Photo: Babyshopstorepicture1 from Jorgzeditor via wikimedia commons

In July this year Sir Marcus Setchell, recently retired surgeon gynaecologist to the Royal Family, made his first public statements about the birth of Prince George. Jenni Murray, interviewing him on Radio 4’s Woman’s Hour almost a year after the event, asked him whether he had been entirely necessary. His answer, that although what happens in labour is ‘an entirely private matter’ there are certain situations which might require a specialist to be in the room, prompted much speculation in the papers. The implication was clear – was The Duchess of Cambridge’s delivery really as ‘natural’ as we have been led to believe? That this arose, and indeed, that the interview was conducted at all, clearly has much to do with our contemporary obsession with celebrities’ personal business. However, it also reflects the extent to which the reproductive experiences of all women come under scrutiny in a neoliberal culture.

In the late 1980s, the World Health Organization (WHO) adopted a definition of ‘normal birth’ that suggested that unnecessary interventions should be avoided in low-risk labour and delivery. By the 2000s the term had become common among Western activists and health professionals. The UK National Health Service also adopted the slogan ‘breast is best’, which built upon WHO recommendations that suckling should be encouraged immediately postpartum. Today, there is an institutionalized arena of policy, practice and activism around breastfeeding and ‘natural’ childbirth, produced by a broad coalition of national and international organisations, non-profit and profit-making companies, health professionals’ associations, community and religious groups, and a multitude of interested individuals.

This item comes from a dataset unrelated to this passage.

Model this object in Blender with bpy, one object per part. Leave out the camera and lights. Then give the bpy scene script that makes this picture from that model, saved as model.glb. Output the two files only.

As Sir Marcus Setchell acknowledged in his interview, the development of the ‘natural birth’ movement in the West owed much to feminist activism against the medicalization of reproduction. This began in the 1970s and was led by experts such as British anthropologist Sheila Kitzinger, American midwife Ina May Gaskin, French obstetrician Michel Odent and British gynaecologist Wendy Savage. They rightly argued that women had been alienated from their bodies by a male-dominated and masculinised establishment, which treated pregnancy and childbirth as medical conditions rather than normal life events, was overly focused on risk and had been co-opted by market forces, particularly the infant formula industry. However, today’s ‘natural birth’ and breastfeeding movement has also been influenced by neoliberal values, which turns it from a feminist victory into something altogether more complicated.

For example, the privatisation of health services intensifies the pressure for us to become personally responsible for managing risk and preventing disease. Parents (mothers especially) have been tasked with ensuring their children’s wellbeing, and breastfeeding in particular has acquired magical status as the means of avoiding a plethora of childhood ailments, promoting emotional development, even purportedly increasing IQ. Within the contemporary logic of self-improvement, ‘natural birth’ and exclusive breastfeeding have been suffused with the language of achievement, seen as defining characteristics of successful motherhood and routes to women’s self-actualisation. Activists report their reproductive and parenting triumphs on social media, often with no attention to the economic, social and cultural privilege that has made them possible.

At the same time, neoliberalised healthcare systems have appropriated ‘normal birth’ and successful breastfeeding as performance measures. In 2007, the UK Maternity Care Working Party recommended that maternity services increase their ‘normal birth’ rates to 60 per cent within three years. The US Centers for Disease Control and Prevention produces a ‘breastfeeding report card’, monitoring rates at state and national levels. This outcome-focused model coincides with cost-cutting agendas, as minimising caesareans and encouraging exclusive breastfeeding are seen as ways to reduce healthcare spending.

Although originally rooted in attempts to empower women, today’s approach to ‘natural’ birth and breastfeeding puts intense pressure on mothers who cannot achieve these goals, often for structural reasons such as poverty and social disadvantage, family or other burdens or medical issues affecting mother or infant. Furthermore, in a neoliberal milieu that depends on economic and social competition and individual responsibility, these women do not receive empathy but are berated for making the wrong choices, and defined as both ignorant and lazy. The reproductive experiences of the Duchess of Cambridge and other celebrities then become ammunition in these ‘Mummy/Mommy wars’, which are very much a product of the age.

In recent years, veteran activist Sheila Kitzinger has expressed dismay at the mutation of reproduction into a goal-oriented agenda. Many women share this opinion and some are fighting back – for example, the ‘I Support You’ movement in North America brings together breast- and formula-feeding parents in mutual validation of each others’ choices. We should use initiatives like this to re-politicise reproduction, this time within a critique of the neoliberal culture which pits us against one another in cycles of assessment, judgment and shame. Setchell is wrong – what happens in labour is not an ‘entirely private matter’ for any woman, celebrity or not – but hopefully one day it will stop being a stick to beat her with.

About the author: Alison Phipps is Director of Gender Studies at the University of Sussex and works on issues to do with women’s bodies: childbirth, breastfeeding, abortion, sexual violence and sex work. Her book The Politics of the Body: Gender in a Neoliberal and Neoconservative Age is published by Polity Press.